Abid Salwan is a deck cadet who started his seafaring journey in 2017. Having obtained his Certificate of Competency (CoC) Class 3 in October 2021, he reminisces on his journey as a seafarer during the pandemic.
As a seafarer, Abid faced troubled waters when the pandemic first broke out. The vessel he was on was off the coast of the USA, but due to the strict travel restrictions, Abid and his crewmates were not allowed on shore after reaching port. Whilst Abid had been on board for nine long months, completing his phase two cadetship training contract, some of his other crewmates had been on board for an exhausting 15 months.
To add to their discomfort, the entire crew were all made to wear a mask and full personal protective equipment suits.
With his entire crew being alienated from those onshore, it was hard to imagine that things could get any worse –but it did. Abid started developing a skin allergy that was aggravated by the cold weather in the US and received news that his father had a cardiac arrest in Singapore.
Abid urgently contacted the management of his company through the proper channels to request his signing-off from the ship as soon as possible since he had fulfilled his contract and wanted to attend to his allergies and visit his father in the hospital.
However, Abid’s request could not be dealt with immediately due to the international scale of other seafarers that had to be attended to as well. Eventually, after many appeals between the captain and port authorities, Abid was able to receive proper medical attention onshore.
Union Steps In
Later on, Abid reached out to Senior Manager Mr Wilfred Thiang from the Wavelink Maritime Institute (WMI) – the training arm of Singapore Maritime Officers’ Union (SMOU) – whom he had kept in contact since his training period.
SMOU helped pave the way for Abid and his other crew members as it had a good relationship with the management of the shipping company in Singapore. The union managed to bring Abid’s predicament to the company’s attention and found opportunities and ways for the crew to sign off.
“I am really grateful to be representing Singapore in speaking up for the plight of seafarers. When talking to other crews, I realised how privileged we are to be under the care of the union. They really love to work on Singapore-flagged ships, because SMOU is trustworthy and will be there for them”, Abid said.
Seeing that the ship was en route to Panama and China which at that time were very strict on their crew change policies, the only option would be their ship’s next destination: Singapore.
Despite delays due to the pandemic, Abid fulfilled a total of 18 months of sea-time as a cadet. After being assisted in the crew change process, he was all set to complete phase three of his training back in Singapore – the CoC Class 3 Preparatory Course, and passed the examinations on his first attempt. It was during this time that Abid applied for courses to upskill himself under the MaritimeSG Together Package with a grant of 90 per cent of course fees.

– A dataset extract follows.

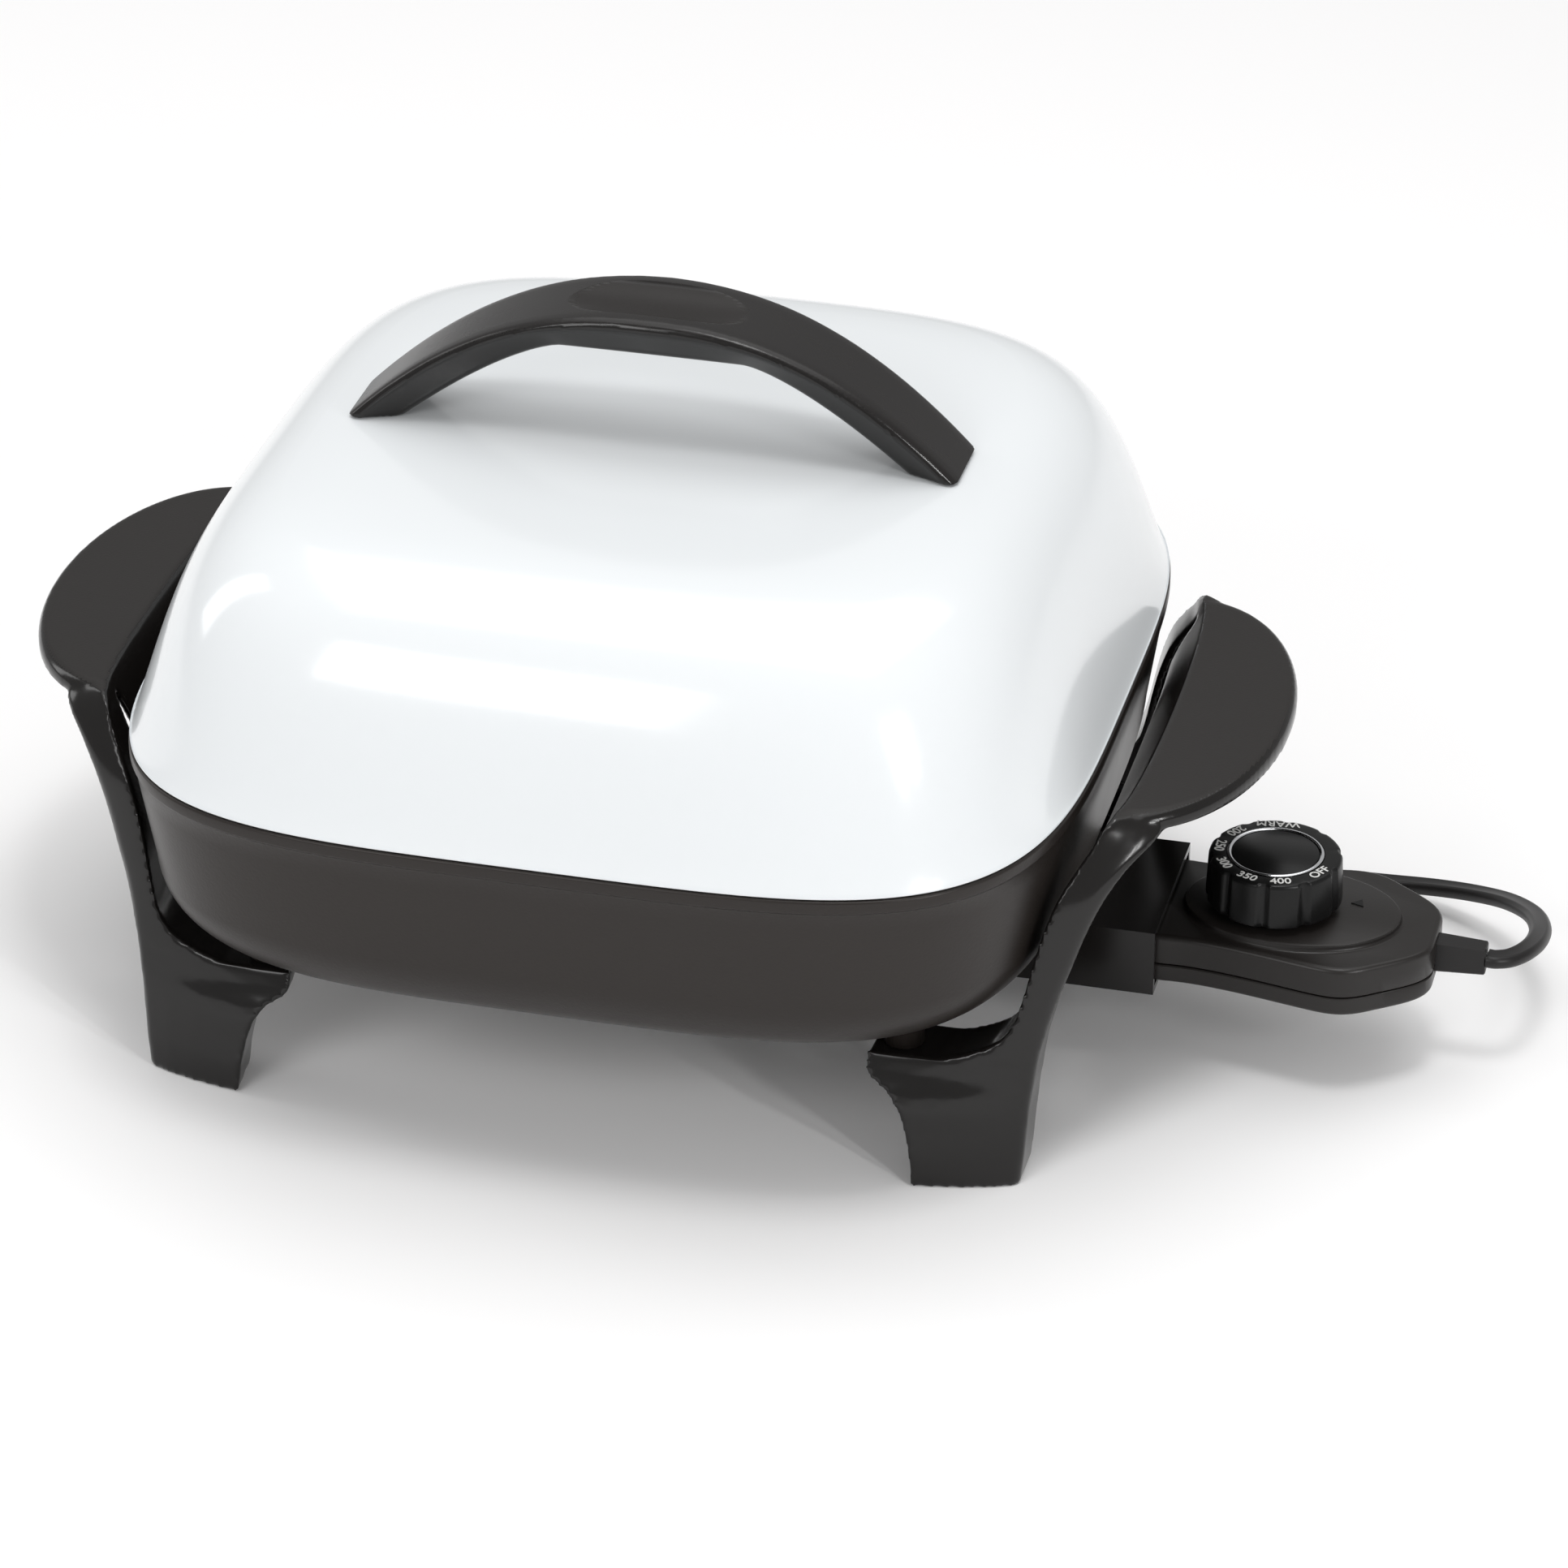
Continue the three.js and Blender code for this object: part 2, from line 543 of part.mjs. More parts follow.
// A leg's section at one level: the front face bows out a little and its outer edge is rounded.
function legRing({ z, inner, outer }, inset, depth) {
  const rise = Math.max(0, (z - 86) / (GRIP_TOP_Z - 86));
  const back = depth * (1 - 0.35 * rise);
  const [ax, ay] = [LEG_X + inner[0] + inset, inner[1] - LEG_Y + inset];
  const [bx, by] = [LEG_X + outer[0] - inset, outer[1] - LEG_Y + inset];
  const bow = 0.03 * (bx - ax);
  return [
    v3(ax, ay, z),
    v3(mix(ax, bx, 0.35), mix(ay, by, 0.35) - bow, z),
    v3(mix(ax, bx, 0.7), mix(ay, by, 0.7) - bow, z),
    v3(bx - 1.6, by - 0.2, z),
    v3(bx, by + 1.6, z),
    v3(bx + 1.5 * rise, by + back, z),
    v3(ax + 2, ay + back, z),
  ];
}

// A leg of the right-hand moulding; end is -1 at the front and 1 at the rear.
function makeLeg(end) {
  const skin = (levels, inset, depth) => {
    const rings = levels.map((level) => legRing(level, inset, depth));
    if (end < 0) return loft(rings);
    return loft(rings.map((ring) => ring.map((p) => v3(p.x, -p.y, p.z)).reverse()));
  };
  // The hollows open towards the middle of the object.
  const hollow = (low, high) => {
    const levels = LEG_LEVELS.filter(({ z }) => z > low - GAP && z < high + GAP);
    return skin(levels, LEG_WALL, LEG_DEPTH + 8);
  };
  const [x, y] = [BOSS_X, end * BOSS_Y];
  const seat = SHELF_Z - SHELF_THICKNESS + 2;
  return skin(LEG_LEVELS, 0, LEG_DEPTH)
    .subtract(hollow(9, 34))
    .subtract(hollow(52, 98))
    .subtract(post(SCREW_RADIUS + SCREW_PLAY, x, y, seat - 1, SHELF_Z + 2, 12))
    .subtract(post(SCREW_HEAD_RADIUS + SCREW_PLAY, x, y, 20, seat, 12));
}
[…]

Furthermore, he was given vouchers from NTUC FairPrice and Lighthouse Bistro as part of the union’s ‘Gift for You’ initiative which was offered to SMOU union members in celebration of the union’s anniversary.
With the support of SMOU, WMI, his shipping company, NTUC’s e2i, as well as his family and friends, Abid was finally able to complete phase three of the Tripartite Nautical Training Award programme to obtain his CoC and continues to sail further in his career, hoping to inspire others interested in the maritime industry.